A conceptually similar package created in Sweden in 1951 by Tetra Pak holds many of the same advantages of bag-in-box and according to Jean-Charles Boisset, president of Boisset America, suits his environmental bent perfectly. Boisset chose one-liter Tetra Prisma Aseptic Cartons, a kind of packaging he dubbed the "epod," for the introduction of his French Rabbit varietal wines from Languedoc-Roussillon. The wines, which wholesale for less than $7 per one-liter box, were initially launched in Canada when Bob Peter, president and chief operating officer of the Liquor Control Board of Ontario, challenged winemakers to use more environmentally friendly packaging; they have since gone global.

Boisset, who also uses bag-in-box, chose Tetra Pak for French Rabbit on the basis of its superior recyclability, its convenient, one-liter size, and its resealability, with a screw cap instead of a plastic tap. "The bottom line is that both have huge advantages over glass," says Boisset. "We've been putting wine in glass bottles since the 17th century and have done very little to improve that package. I think the new generation is ready for this."

While so far only about 20 percent of French Rabbit sales are on-premise, Boisset sees an opportunity to boost that figure. Among the epod's advantages and attractions, he points out, is that it can be chilled in the refrigerator in just 10 minutes (compared with 30 minutes for a bottle), takes up 33 percent less space than a bottle, and, perhaps the most alluring, offers restaurateurs quality wine at a cost of less than $1 per glass. Besides, he says, just one empty glass bottle occupies the same space as 70 flattened empty epods.

Boisset hopes that restaurants that have been ardent supporters of organic and sustainable farming will similarly embrace the commitment to a reduction in the kind of waste associated with creating, shipping, and recycling glass. "It's one thing to say you use organic farms and organic ingredients, but it's another to have the guts to persuade consumers to take the next step," he says. "The solution to the service aspect may be to bring back the carafe, but at the same time why not show the package the same way we list organic ingredients on a menu? Let people know they've done something positive for the environment."

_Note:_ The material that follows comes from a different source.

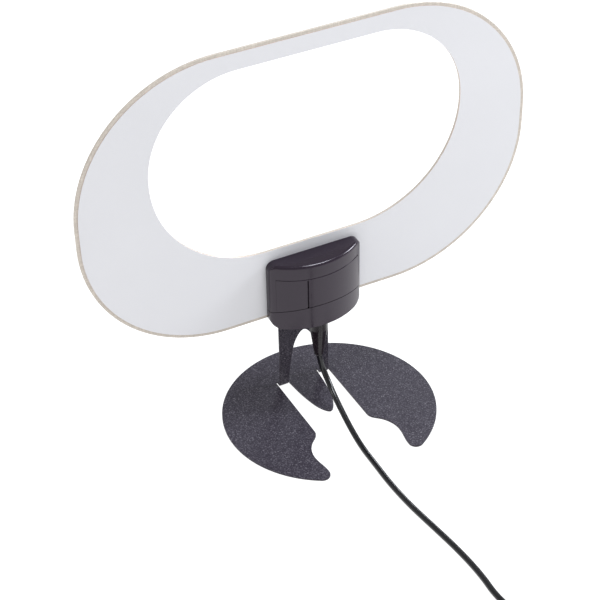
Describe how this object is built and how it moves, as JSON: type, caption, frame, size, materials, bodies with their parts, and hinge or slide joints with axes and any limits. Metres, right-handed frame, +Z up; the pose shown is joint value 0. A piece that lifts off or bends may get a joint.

French Rabbit will soon be joined by French Rabbit Reserve wines bearing the Appellation d'Origine Contrôlée designations for the Rhône Valley and Beaujolais (about $15 retail) as well as a California cousin under the name Pop Star.

John Mautone, co-owner of Dylan Prime in New York City, sees all the advantages of box wine for his restaurant. If only his customers were as easily convinced. "We sold a boxed Pinot Noir, but the visual made it a tough sell. We wanted to be very up-front, and we were pouring it at the bar. The idea is phenomenal, and certain people are very into it. But then you have people who are paying $100 per person for dinner, and they're not buying it," he says.

Even Boisset says he won't be putting his De Loach Vineyards wine into anything remotely resembling a milk carton, but he remains hopeful that consumers will ultimately set aside their packaging prejudices when it comes to wines like French Rabbit. "Winemakers, chefs, all of us, live for Mother Nature. We want to make a high-quality product while respecting the earth, and this is one way to do it. I'm hoping for a day when many more people will take this step."